(To be done):
Repeat the whole listing below, word for word.

*** Data lines

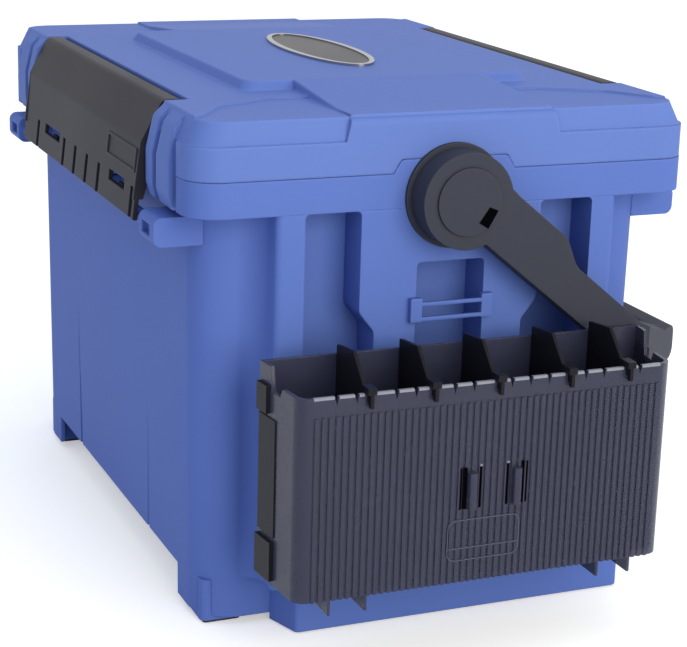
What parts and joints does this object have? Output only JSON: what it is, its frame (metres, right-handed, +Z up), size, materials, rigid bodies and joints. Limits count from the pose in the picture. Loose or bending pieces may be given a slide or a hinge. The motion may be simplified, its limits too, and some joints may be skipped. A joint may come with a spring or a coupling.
{
  "type": "fishing tackle cabinet",
  "caption": "Moulded seat-top tackle box: lid held by full-length side latches, swinging carry handle, sliding inner tray and a clear end pocket with lift-out dividers.",
  "frame": {"origin": "on the floor, on the plane of the foot pads, under the middle of the space that the box takes up with its pocket", "axes": "+X across the box's width, +Y along its length away from the pocket, +Z up"},
  "size_m": [0.335, 0.52, 0.3141],
  "materials": {
    "case_blue": "satin moulded polypropylene",
    "lid_blue": "satin moulded polypropylene with a fine grain",
    "rail_blue": "satin",
    "badge": "bright plate, bare",
    "latch_black": "fine matt grain",
    "handle_black": "fine matt grain",
    "divider_black": "satin",
    "bush": "plain acetal",
    "smoke_clear": "smoke-tinted clear, glossy",
    "steel": "zinc plated",
    "rubber": "matt",
    "tray_grey": "satin"
  },
  "bodies": {
    "case": {"body_shell": "case_blue", "case_rim": "case_blue", "end_panel_front": "case_blue", "end_panel_rear": "case_blue", "end_pillars_front": "case_blue", "end_pillars_rear": "case_blue", "end_skirt_front": "case_blue", "end_skirt_rear": "case_blue", "foot_blocks": "case_blue", "foot_pads": "rubber", "hub_bolt_front": "steel", "hub_bolt_rear": "steel", "hub_bush_front": "bush", "hub_bush_rear": "bush", "hub_plate_front": "handle_black", "hub_plate_rear": "handle_black", "hub_washer_front": "steel", "hub_washer_rear": "steel", "latch_bar_left": "case_blue", "latch_bar_right": "case_blue", "pocket_hanger": "divider_black", "pocket_hanger_screws": "steel", "pocket_tub": "smoke_clear", "tray_ledges": "case_blue", "utility_rail_front": "rail_blue", "utility_rail_rear": "rail_blue"},
    "lid": {"lid_shell": "lid_blue", "lid_badge_rim": "badge", "lid_badge_face": "badge", "latch_rod_left": "steel", "latch_rod_right": "steel"},
    "latch_left": {"latch_left": "latch_black", "latch_pads_left": "latch_black"},
    "latch_right": {"latch_right": "latch_black", "latch_pads_right": "latch_black"},
    "handle": {"handle_arm_front": "handle_black", "handle_arm_rear": "handle_black", "handle_grip": "handle_black", "handle_screws": "steel", "hub_cap_front": "handle_black", "hub_cap_rear": "handle_black"},
    "tray": {"tray": "tray_grey", "tray_dividers": "tray_grey"},
    "divider_1": {"pocket_divider_1": "divider_black"},
    "divider_2": {"pocket_divider_2": "divider_black"},
    "divider_3": {"pocket_divider_3": "divider_black"},
    "divider_4": {"pocket_divider_4": "divider_black"},
    "divider_5": {"pocket_divider_5": "divider_black"}
  },
  "joints": [
    {"name": "lid_hinge", "type": "hinge", "parent": "case", "child": "lid", "pos_m": [0.16, 0.02635, 0.2385], "axis": [0, 1, 0], "range_deg": [0, 95]},
    {"name": "latch_left_swing", "type": "hinge", "parent": "lid", "child": "latch_left", "pos_m": [-0.141, 0.02635, 0.301], "axis": [0, 1, 0], "range_deg": [0, 90]},
    {"name": "latch_right_swing", "type": "hinge", "parent": "lid", "child": "latch_right", "pos_m": [0.141, 0.02635, 0.301], "axis": [0, -1, 0], "range_deg": [0, 90]},
    {"name": "handle_swing", "type": "hinge", "parent": "case", "child": "handle", "pos_m": [0, 0.02635, 0.2593], "axis": [0, -1, 0], "range_deg": [0, 247]},
    {"name": "tray_slide", "type": "slide", "parent": "case", "child": "tray", "axis": [0, -1, 0], "range_m": [-0.17, 0]},
    {"name": "divider_1_lift", "type": "slide", "parent": "case", "child": "divider_1", "axis": [0, 0, 1], "range_m": [0, 0.125]},
    {"name": "divider_2_lift", "type": "slide", "parent": "case", "child": "divider_2", "axis": [0, 0, 1], "range_m": [0, 0.125]},
    {"name": "divider_3_lift", "type": "slide", "parent": "case", "child": "divider_3", "axis": [0, 0, 1], "range_m": [0, 0.125]},
    {"name": "divider_4_lift", "type": "slide", "parent": "case", "child": "divider_4", "axis": [0, 0, 1], "range_m": [0, 0.125]},
    {"name": "divider_5_lift", "type": "slide", "parent": "case", "child": "divider_5", "axis": [0, 0, 1], "range_m": [0, 0.125]}
  ]
}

******

(Solution to this problem):
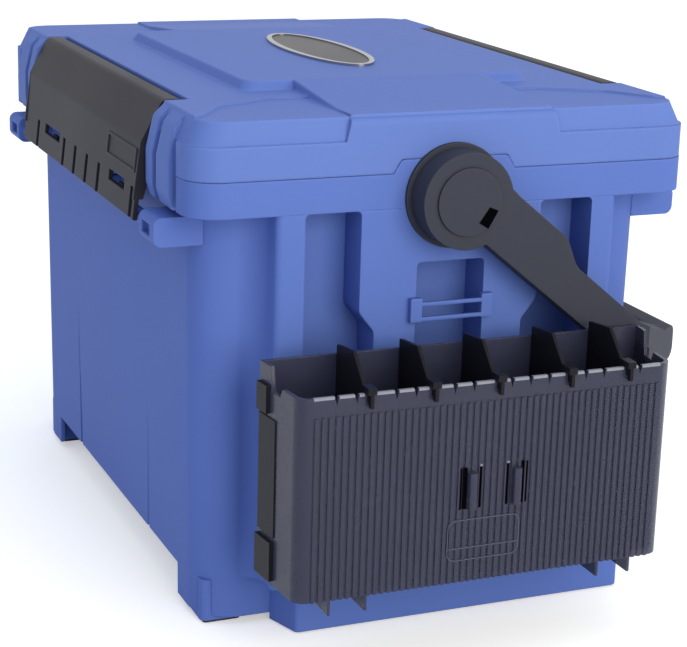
What parts and joints does this object have? Output only JSON: what it is, its frame (metres, right-handed, +Z up), size, materials, rigid bodies and joints. Limits count from the pose in the picture. Loose or bending pieces may be given a slide or a hinge. The motion may be simplified, its limits too, and some joints may be skipped. A joint may come with a spring or a coupling.
{
  "type": "fishing tackle cabinet",
  "caption": "Moulded seat-top tackle box: lid held by full-length side latches, swinging carry handle, sliding inner tray and a clear end pocket with lift-out dividers.",
  "frame": {"origin": "on the floor, on the plane of the foot pads, under the middle of the space that the box takes up with its pocket", "axes": "+X across the box's width, +Y along its length away from the pocket, +Z up"},
  "size_m": [0.335, 0.52, 0.3141],
  "materials": {
    "case_blue": "satin moulded polypropylene",
    "lid_blue": "satin moulded polypropylene with a fine grain",
    "rail_blue": "satin",
    "badge": "bright plate, bare",
    "latch_black": "fine matt grain",
    "handle_black": "fine matt grain",
    "divider_black": "satin",
    "bush": "plain acetal",
    "smoke_clear": "smoke-tinted clear, glossy",
    "steel": "zinc plated",
    "rubber": "matt",
    "tray_grey": "satin"
  },
  "bodies": {
    "case": {"body_shell": "case_blue", "case_rim": "case_blue", "end_panel_front": "case_blue", "end_panel_rear": "case_blue", "end_pillars_front": "case_blue", "end_pillars_rear": "case_blue", "end_skirt_front": "case_blue", "end_skirt_rear": "case_blue", "foot_blocks": "case_blue", "foot_pads": "rubber", "hub_bolt_front": "steel", "hub_bolt_rear": "steel", "hub_bush_front": "bush", "hub_bush_rear": "bush", "hub_plate_front": "handle_black", "hub_plate_rear": "handle_black", "hub_washer_front": "steel", "hub_washer_rear": "steel", "latch_bar_left": "case_blue", "latch_bar_right": "case_blue", "pocket_hanger": "divider_black", "pocket_hanger_screws": "steel", "pocket_tub": "smoke_clear", "tray_ledges": "case_blue", "utility_rail_front": "rail_blue", "utility_rail_rear": "rail_blue"},
    "lid": {"lid_shell": "lid_blue", "lid_badge_rim": "badge", "lid_badge_face": "badge", "latch_rod_left": "steel", "latch_rod_right": "steel"},
    "latch_left": {"latch_left": "latch_black", "latch_pads_left": "latch_black"},
    "latch_right": {"latch_right": "latch_black", "latch_pads_right": "latch_black"},
    "handle": {"handle_arm_front": "handle_black", "handle_arm_rear": "handle_black", "handle_grip": "handle_black", "handle_screws": "steel", "hub_cap_front": "handle_black", "hub_cap_rear": "handle_black"},
    "tray": {"tray": "tray_grey", "tray_dividers": "tray_grey"},
    "divider_1": {"pocket_divider_1": "divider_black"},
    "divider_2": {"pocket_divider_2": "divider_black"},
    "divider_3": {"pocket_divider_3": "divider_black"},
    "divider_4": {"pocket_divider_4": "divider_black"},
    "divider_5": {"pocket_divider_5": "divider_black"}
  },
  "joints": [
    {"name": "lid_hinge", "type": "hinge", "parent": "case", "child": "lid", "pos_m": [0.16, 0.02635, 0.2385], "axis": [0, 1, 0], "range_deg": [0, 95]},
    {"name": "latch_left_swing", "type": "hinge", "parent": "lid", "child": "latch_left", "pos_m": [-0.141, 0.02635, 0.301], "axis": [0, 1, 0], "range_deg": [0, 90]},
    {"name": "latch_right_swing", "type": "hinge", "parent": "lid", "child": "latch_right", "pos_m": [0.141, 0.02635, 0.301], "axis": [0, -1, 0], "range_deg": [0, 90]},
    {"name": "handle_swing", "type": "hinge", "parent": "case", "child": "handle", "pos_m": [0, 0.02635, 0.2593], "axis": [0, -1, 0], "range_deg": [0, 247]},
    {"name": "tray_slide", "type": "slide", "parent": "case", "child": "tray", "axis": [0, -1, 0], "range_m": [-0.17, 0]},
    {"name": "divider_1_lift", "type": "slide", "parent": "case", "child": "divider_1", "axis": [0, 0, 1], "range_m": [0, 0.125]},
    {"name": "divider_2_lift", "type": "slide", "parent": "case", "child": "divider_2", "axis": [0, 0, 1], "range_m": [0, 0.125]},
    {"name": "divider_3_lift", "type": "slide", "parent": "case", "child": "divider_3", "axis": [0, 0, 1], "range_m": [0, 0.125]},
    {"name": "divider_4_lift", "type": "slide", "parent": "case", "child": "divider_4", "axis": [0, 0, 1], "range_m": [0, 0.125]},
    {"name": "divider_5_lift", "type": "slide", "parent": "case", "child": "divider_5", "axis": [0, 0, 1], "range_m": [0, 0.125]}
  ]
}